=== Dataset section ===

• • • • • • •

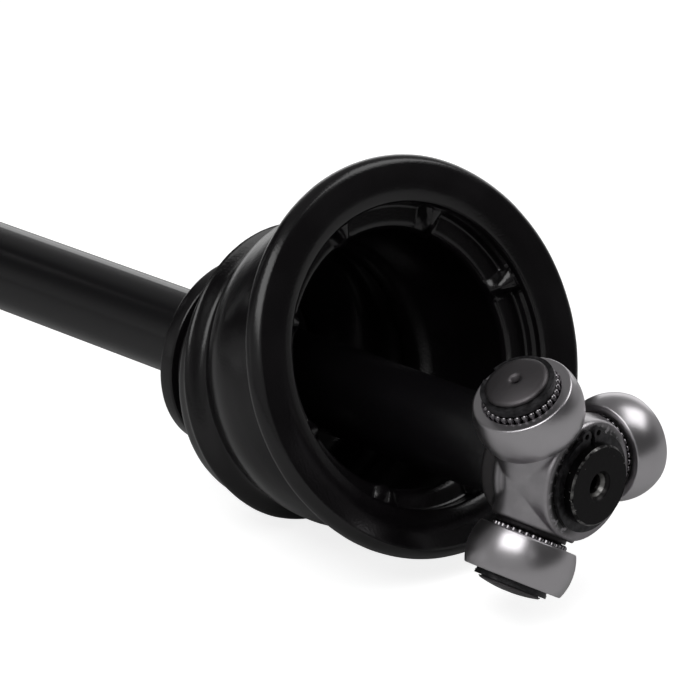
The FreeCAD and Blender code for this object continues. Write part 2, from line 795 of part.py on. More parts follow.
def outer_race_bell():
    """Bell with six ball tracks, boot seat, hub shoulder, pilot, spline and threaded end."""
    cavity_r = cage_r + sphere_gap
    seat_start = joint_x + boot_seat_start
    seat_end = seat_start + boot_seat_width
    shoulder_x = joint_x - bell_floor - shoulder_thick
    pilot_x = shoulder_x - pilot_length
    spline_x = pilot_x - stub_spline_length
    relief_x = spline_x - stub_relief_length
    thread_x = relief_x - stub_thread_length
    skin = revolve_x([
        (joint_x + bell_mouth, 0), (joint_x + bell_mouth, bell_r - bell_edge),
        (joint_x + bell_mouth - bell_edge, bell_r),
        (seat_end, bell_r), (seat_end, boot_seat_r), (seat_start, boot_seat_r),
        (seat_start, bell_r), (joint_x - bell_back, bell_r),
        (joint_x - bell_back - bell_slope_length, bell_r - bell_slope_drop),
        (joint_x - bell_floor + bell_neck_length, bell_neck_r),
        (joint_x - bell_floor, shoulder_r + bell_neck_edge),
        (joint_x - bell_floor, shoulder_r), (shoulder_x + shoulder_edge, shoulder_r),
        (shoulder_x, shoulder_r - shoulder_edge), (shoulder_x, pilot_r),
        (pilot_x + pilot_edge, pilot_r), (pilot_x, pilot_r - pilot_edge), (pilot_x, 0),
    ])
    spline = splined_bar(stub_spline_r, stub_spline_depth, stub_spline_teeth, spline_x, pilot_x)
    drill_end = thread_x + centre_drill_depth
    end = revolve_x([
        (spline_x, 0), (spline_x, stub_thread_r - stub_relief),
        (relief_x, stub_thread_r - stub_relief),
        (relief_x, stub_thread_r), (thread_x + stub_thread_edge, stub_thread_r),
        (thread_x, stub_thread_r - stub_thread_edge), (thread_x, centre_drill_r),
        (thread_x + centre_drill_cone, centre_drill_pilot_r), (drill_end, centre_drill_pilot_r),
        (drill_end + centre_drill_pilot_r / 2, 0),
    ])
    cavity = Part.makeSphere(cavity_r, Vec(joint_x, 0, 0))
    # The mouth opens as a cone from the sphere, so that the shaft can swing to its limit
    lip_angle = math.radians(bell_lip_deg)
    lip_x = joint_x + cavity_r * math.cos(lip_angle)
    lip_r = cavity_r * math.sin(lip_angle)
    mouth = revolve_x([(lip_x, 0), (lip_x, lip_r), (joint_x + bell_mouth, bell_mouth_r),
                       (joint_x + bell_mouth + 1, bell_mouth_r), (joint_x + bell_mouth + 1, 0)])
    reach = cylinder_x(bell_r, joint_x - track_back, joint_x + bell_mouth + 1)
    tracks = [ring.common(reach) for ring in race_tracks()]
    return skin.fuse([spline, end]).cut([cavity, mouth] + tracks)


def fold_point(share, inset):
    """Outboard boot's wavy side at a share of its length, moved in by a wall."""
    length = outer_boot_end - outer_boot_start
    drop = outer_boot_big_r - outer_boot_small_r
    dip = outer_boot_fold_depth * 0.5 * (1 + math.cos(2 * math.pi * outer_boot_folds * share))
    return Vec(joint_x + outer_boot_start + length * share, 0,
               outer_boot_big_r - drop * share - dip - inset)


def fold_curve(inset):
    steps = outer_boot_folds * 4
    curve = Part.BSplineCurve()
    curve.interpolate([fold_point(i / steps, inset) for i in range(steps + 1)])
    return curve.toShape()


def outboard_boot():
    """Tapered bellows from the bell's seat over its lip to the shaft."""
    seat_start = joint_x + boot_seat_start + soft_gap
    seat_end = joint_x + boot_seat_start + boot_seat_width - soft_gap
    lip_x = joint_x + bell_mouth + soft_gap
    lip_in = bell_r + soft_gap
    lip_out = lip_in + outer_boot_wall
    collar_out = boot_seat_r + outer_boot_wall + soft_gap
    tail_start = joint_x + outer_boot_end + outer_boot_tail_start
    tail_end = tail_start + outer_boot_tail
    tail_in = tube_r + soft_gap
    tail_out = tail_in + outer_boot_wall
    bead_x = tail_end - outer_boot_bead
    bead_r = tail_out + outer_boot_bead_height
    before = [(seat_start, boot_seat_r), (seat_start, collar_out),
              (seat_end - outer_boot_step, collar_out),
              (seat_end - outer_boot_step_edge, lip_out), (lip_x + outer_boot_lip, lip_out)]
    after = [(tail_start, tail_out), (bead_x, tail_out), (bead_x, bead_r), (tail_end, bead_r),
             (tail_end, tail_in), (tail_start, tail_in)]
    back = [(lip_x, lip_in), (seat_end, lip_in), (seat_end, boot_seat_r)]
    outer = fold_curve(0)
    inner = fold_curve(outer_boot_wall)

    def chain(points):
        return [Vec(x, 0, r) for x, r in points]

    steps = [Part.makePolygon(chain(before) + [fold_point(0, 0)]), outer,
             Part.makePolygon([fold_point(1, 0)] + chain(after) + [fold_point(1, outer_boot_wall)]),
             inner,
             Part.makePolygon([fold_point(0, outer_boot_wall)] + chain(back + before[:1]))]
    edges = [edge for step in steps for edge in step.Edges]
    wire = Part.Wire(Part.__sortEdges__(edges))
    return Part.Face(wire).revolve(ORIGIN, X_AXIS, 360)


def band_clamp(inner, middle):
    """Steel band clamp with a crimped ear on the upper side."""
    start = middle - clamp_width / 2
    band = ring_x(inner, inner + clamp_band, start, start + clamp_width)
    foot = inner + clamp_band / 2
    top = inner + clamp_ear_height
    waist = clamp_ear_half * clamp_ear_waist
    lid = clamp_ear_half * clamp_ear_top
    wide = clamp_ear_half + clamp_ear_foot
    outline = [(-wide, foot), (-waist, top - clamp_ear_lid), (-lid, top), (lid, top),
               (waist, top - clamp_ear_lid), (wide, foot)]
    spots = [Vec(start, y, z) for y, z in outline]
    ear = Part.Face(Part.makePolygon(spots + [spots[0]])).extrude(Vec(clamp_width, 0, 0))
    slot = Part.makeBox(clamp_width, 2 * clamp_ear_slot, clamp_ear_height - clamp_band,
                        Vec(start, -clamp_ear_slot, inner - clamp_overlap))
    core = cylinder_x(inner, start, start + clamp_width)
    return band.fuse(ear).cut([core, slot])


def outboard_clamp_large():
    return band_clamp(boot_seat_r + outer_boot_wall + soft_gap,
                      joint_x + boot_seat_start + 2 * soft_gap + clamp_width / 2)


def outboard_clamp_small():
    return band_clamp(tube_r + 2 * soft_gap + outer_boot_wall,
                      joint_x + outer_boot_end + outer_boot_tail_start + clamp_setback
                      + clamp_width / 2)


def all_nodes():
    """Every piece of the half shaft by name."""
    nodes = {
        "axle_shaft": axle_shaft(),
        "tripod_spider": tripod_spider(),
        "spider_circlip": spider_circlip(),
        "inboard_boot": inboard_boot(),
        "boot_bearing_inner_ring": boot_bearing_inner_ring(),
        "boot_bearing_outer_ring": boot_bearing_outer_ring(),
        "boot_bearing_balls": boot_bearing_balls(),
        "boot_bearing_cage": boot_bearing_cage(),
        "boot_bearing_seal_front": boot_bearing_seal(True),
        "boot_bearing_seal_rear": boot_bearing_seal(False),
        "outer_race_bell": outer_race_bell(),
        "inner_race": inner_race(),
        "inner_race_circlip": inner_race_circlip(),
        "ball_cage": ball_cage(),
        "outboard_boot": outboard_boot(),
        "outboard_clamp_large": outboard_clamp_large(),
        "outboard_clamp_small": outboard_clamp_small(),
    }
    for i in range(trunnion_count):
        number = str(i + 1)
        nodes["needles_" + number] = needle_set(i)
        nodes["roller_" + number] = roller(i)
        nodes["needle_washer_" + number] = needle_washer(i)
        nodes["trunnion_snap_ring_" + number] = trunnion_snap_ring(i)
    for i in range(ball_count):
        nodes["drive_ball_" + str(i + 1)] = drive_ball(i)
    return nodes


os.makedirs("parts", exist_ok=True)
for name, shape in all_nodes().items():
    shape.exportStep("parts/" + name + ".step")
    print(name, len(shape.Solids), round(shape.Volume), shape.isValid())
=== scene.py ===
import json
import math

import bpy
from mathutils import Matrix, Vector, noise


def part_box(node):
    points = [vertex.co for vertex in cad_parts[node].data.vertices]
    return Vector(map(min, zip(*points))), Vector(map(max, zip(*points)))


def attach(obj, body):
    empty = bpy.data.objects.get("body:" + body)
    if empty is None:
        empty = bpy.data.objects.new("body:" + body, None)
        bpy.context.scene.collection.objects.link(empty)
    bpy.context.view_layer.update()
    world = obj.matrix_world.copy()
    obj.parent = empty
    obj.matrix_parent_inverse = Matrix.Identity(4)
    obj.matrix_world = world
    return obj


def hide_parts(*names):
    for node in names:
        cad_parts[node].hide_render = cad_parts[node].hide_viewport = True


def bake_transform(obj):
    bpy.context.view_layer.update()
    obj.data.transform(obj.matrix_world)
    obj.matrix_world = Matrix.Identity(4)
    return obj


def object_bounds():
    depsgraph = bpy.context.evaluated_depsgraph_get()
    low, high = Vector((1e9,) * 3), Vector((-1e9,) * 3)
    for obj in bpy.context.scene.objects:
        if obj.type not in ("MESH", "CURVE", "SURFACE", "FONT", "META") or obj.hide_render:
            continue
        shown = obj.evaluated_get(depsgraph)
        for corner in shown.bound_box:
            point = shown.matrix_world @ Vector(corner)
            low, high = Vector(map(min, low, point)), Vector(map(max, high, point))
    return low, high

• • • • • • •

=== Direction ===
Beginning at the line where "bpy.context.scene.collection.objects.link(empty)" appears, extract each line through the end of the data above; keep them exact and include nothing else.

=== Solution ===
        bpy.context.scene.collection.objects.link(empty)
    bpy.context.view_layer.update()
    world = obj.matrix_world.copy()
    obj.parent = empty
    obj.matrix_parent_inverse = Matrix.Identity(4)
    obj.matrix_world = world
    return obj


def hide_parts(*names):
    for node in names:
        cad_parts[node].hide_render = cad_parts[node].hide_viewport = True


def bake_transform(obj):
    bpy.context.view_layer.update()
    obj.data.transform(obj.matrix_world)
    obj.matrix_world = Matrix.Identity(4)
    return obj


def object_bounds():
    depsgraph = bpy.context.evaluated_depsgraph_get()
    low, high = Vector((1e9,) * 3), Vector((-1e9,) * 3)
    for obj in bpy.context.scene.objects:
        if obj.type not in ("MESH", "CURVE", "SURFACE", "FONT", "META") or obj.hide_render:
            continue
        shown = obj.evaluated_get(depsgraph)
        for corner in shown.bound_box:
            point = shown.matrix_world @ Vector(corner)
            low, high = Vector(map(min, low, point)), Vector(map(max, high, point))
    return low, high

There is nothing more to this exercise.